Nascida e criada na Cidade de Deus, na Zona Oeste do Rio, a funkeira Tati Quebra-Barraco concorda com Simas e afirma que o ritmo musical foi o responsável por fazer com que ela pudesse ter seu nome reconhecido no Brasil e no mundo. 
"Eu sou Cidade de Deus desde pequenininha. Eu acho que a gente tem que ser o que a gente é independentemente de você dar sorte com uma música na vida. Eu era cozinheira de uma creche, depois que eu virei Tati Quebra-Barraco, veio tudo muito rápido. Mas eu acho que a nossa essência, e o nosso pé no chão, tem que estar com a gente independente de qualquer coisa. Com dinheiro entrando ou saindo, ou muito ou pouco, a gente tem que ser a gente", explica a cantora, que já não mora mais na comunidade mas garante que o local ainda faz parte de sua identidade. 

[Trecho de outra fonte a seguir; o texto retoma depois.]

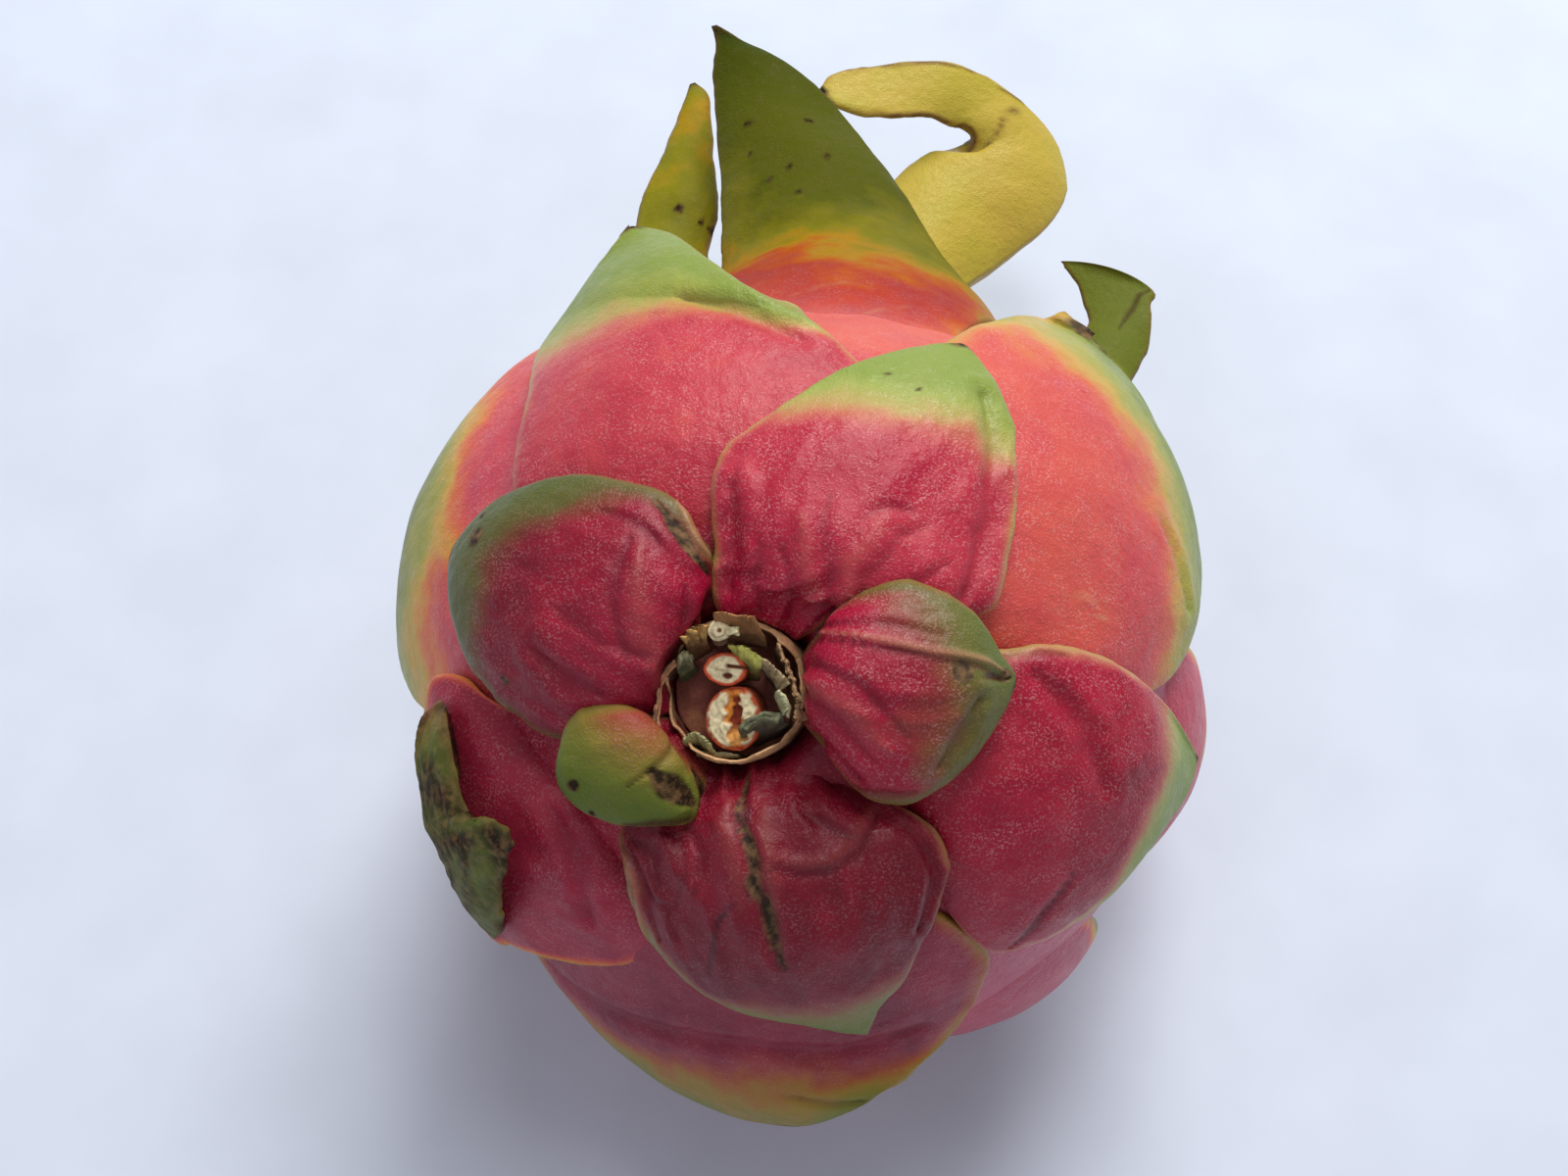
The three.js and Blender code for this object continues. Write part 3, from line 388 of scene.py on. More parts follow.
def over_body(polar, around, height):
    """A place over the body's plain round, in mm in the fruit's own frame."""
    polar, around = np.radians(polar), np.radians(around)
    across, along = np.sin(polar), np.cos(polar)
    slope = np.stack([across / GIRTH_RADIUS, along / HALF_LENGTH])
    slope = slope / np.linalg.norm(slope, axis=0)
    radius = GIRTH_RADIUS * across + slope[0] * height
    return np.stack([radius * np.cos(around), radius * np.sin(around),
                     HALF_LENGTH * along + slope[1] * height], -1)


def between(rows, t):
    """Values at t, counted in rows, on one smooth curve through all rows."""
    rows = np.asarray(rows, float)
    last = len(rows) - 1
    place = np.clip(t, 0, last - 1e-9)
    i = place.astype(int)
    f = (place - i)[:, None]
    b, c = rows[i], rows[i + 1]
    a = np.where((i > 0)[:, None], rows[np.maximum(i - 1, 0)], 2 * b - c)
    d = np.where((i < last - 1)[:, None], rows[np.minimum(i + 2, last)], 2 * c - b)
    return 0.5 * (2 * b + (c - a) * f + (2 * a - 5 * b + 4 * c - d) * f**2
                  + (3 * b - a - 3 * c + d) * f**3)


def flattened(rows):
    """Rows with their angles turned into flat places round the stem end, which mix well."""
    r = np.array(rows, float)
    flat = r.copy()
    for k in (0, 3):
        flat[:, k] = r[:, k] * np.cos(np.radians(r[:, k + 1]))
        flat[:, k + 1] = r[:, k] * np.sin(np.radians(r[:, k + 1]))
    return flat


def face(flat, t, v):
    """The plain face of a scale at t rows from the root and v from -1, left, to 1, right."""
    r = between(flat, t)
    w = ((v + 1) / 2)[:, None]
    mixed = r[:, 0:3] * (1 - w) + r[:, 3:6] * w
    polar = np.hypot(mixed[:, 0], mixed[:, 1])
    around = np.degrees(np.arctan2(mixed[:, 1], mixed[:, 0]))
    return over_body(polar, around, mixed[:, 2])


def laid_down():
    """From the fruit's own frame to how it lies, with the flat spot's middle at the origin."""
    turned = Matrix.Rotation(math.radians(TURN), 4, "Z") @ Matrix.Rotation(math.radians(LEAN), 4, "X")
    axis = turned @ Vector((0, 0, 1))
    stretch = HALF_LENGTH**2 - GIRTH_RADIUS**2
    reach = math.sqrt(GIRTH_RADIUS**2 + stretch * axis.z**2)
    lowest = axis * (-stretch * axis.z / reach) + Vector((0, 0, -(GIRTH_RADIUS**2) / reach))
    return Matrix.Translation((-lowest.x, -lowest.y, -lowest.z - REST_SINK)) @ turned


LAID = laid_down()
LAID_TURN = np.array(LAID.to_3x3())
BODY_CENTRE = np.array(LAID.translation)


def lay(points):
    """Own frame in mm to the row's frame in metres, pressed flat on the surface it rests on."""
    placed = points @ LAID_TURN.T + BODY_CENTRE
    placed[:, 2] = np.maximum(placed[:, 2], 0)
    return placed * MM


def noise(points, size, seed):
    """Smooth value noise from -1 to 1, with lumps of the given size."""
    p = points / size + seed * 17.37
    cell = np.floor(p).astype(np.int64)
    f = p - cell
    f = f * f * (3 - 2 * f)

    def corner(x, y, z):
        h = (cell[:, 0] + x) * 374761393 + (cell[:, 1] + y) * 668265263 + (cell[:, 2] + z) * 2147483647
        h = (h ^ (h >> 13)) * 1274126177
        return ((h ^ (h >> 16)) & 0xFFFF) / 32767.5 - 1

    total = 0
    for x in (0, 1):
        for y in (0, 1):
            for z in (0, 1):
                weight = np.abs(1 - x - f[:, 0]) * np.abs(1 - y - f[:, 1]) * np.abs(1 - z - f[:, 2])
                total = total + corner(x, y, z) * weight
    return total


def smooth(low, high, value):
    """A soft step from 0 at low to 1 at high."""
    x = np.clip((value - low) / (high - low), 0, 1)
    return x * x * (3 - 2 * x)


def on_plane(u, w, depth=0):
    """Places on a plane as points for noise."""
    return np.stack([u, w, 0 * u + depth], -1)


def linked(name, data):
    """A new object of the scene."""
    thing = bpy.data.objects.new(name, data)
    bpy.context.scene.collection.objects.link(thing)
    return thing


def make_mesh(name, points, quads, layers):
    """A piece from points in mm and quads, with what its material reads at each point."""
    mesh = bpy.data.meshes.new(name)
    mesh.from_pydata(lay(points).tolist(), [], quads)
    for key, values in layers.items():
        layer = mesh.attributes.new(key, "FLOAT_VECTOR", "POINT")
        layer.data.foreach_set("vector", np.ascontiguousarray(values, dtype=np.float32).ravel())
    mesh.polygons.foreach_set("use_smooth", [True] * len(mesh.polygons))
    mesh.update()
    return linked(name, mesh)


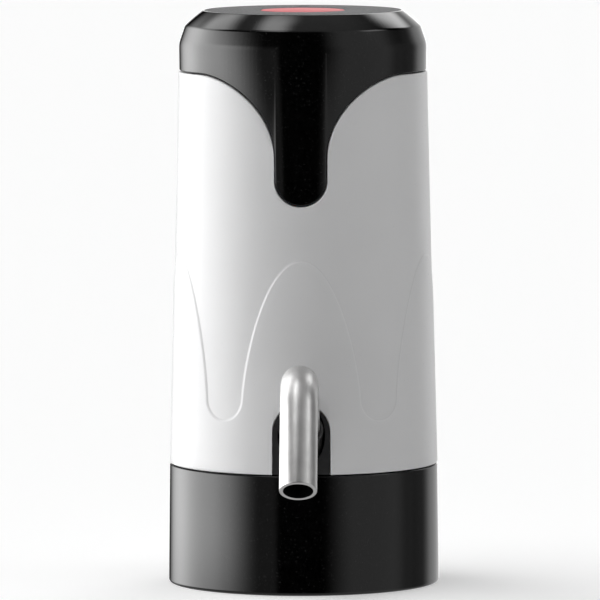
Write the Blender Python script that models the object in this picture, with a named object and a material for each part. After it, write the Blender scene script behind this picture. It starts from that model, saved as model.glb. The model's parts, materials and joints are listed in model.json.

"Eu comprei uma casa a dez minutos da minha comunidade, chego lá rápido de mototáxi", brinca a funkeira. "Estou sempre lá, tenho minhas amizades, moro aqui há 15 anos, mas minha vida realmente é lá na CDD. Eu sou muito grata a Deus por ter me dado essa casa, para os meus filhos, e que hoje está se tornando dos meus netos. Eu tenho o maior orgulho de ser da CDD, era o quartel general dos MCs, porque de lá saiu muita gente. Não é à toa que tem uma frase na minha música em que eu falo: ‘da CDD para o mundo’".
Samba e subúrbio
Dudu Nobre, Xande de Pilares e Anderson, do Molejo, relembram o início de suas carreiras e falam sobre a relação do samba com o subúrbio carioca, com tantas melodias nascidas nos ônibus e vagões de trem. "No ônibus então... 638! A gente ficava ali atrás, voltando do Cacique de Ramos, 623, 625...", diz Dudu Nobre, enumerando as conduções que costumava pegar.
"E aí, o que acontece? A gente ficava fazendo um samba, quando o trocador gostava, o trocador falava assim: olha, gostei do samba, vou deixar você pular a roleta. Ou passar por baixo. E aí, quando o trocador não gostava, a gente tinha que esperar parar no ponto e descer", se diverte.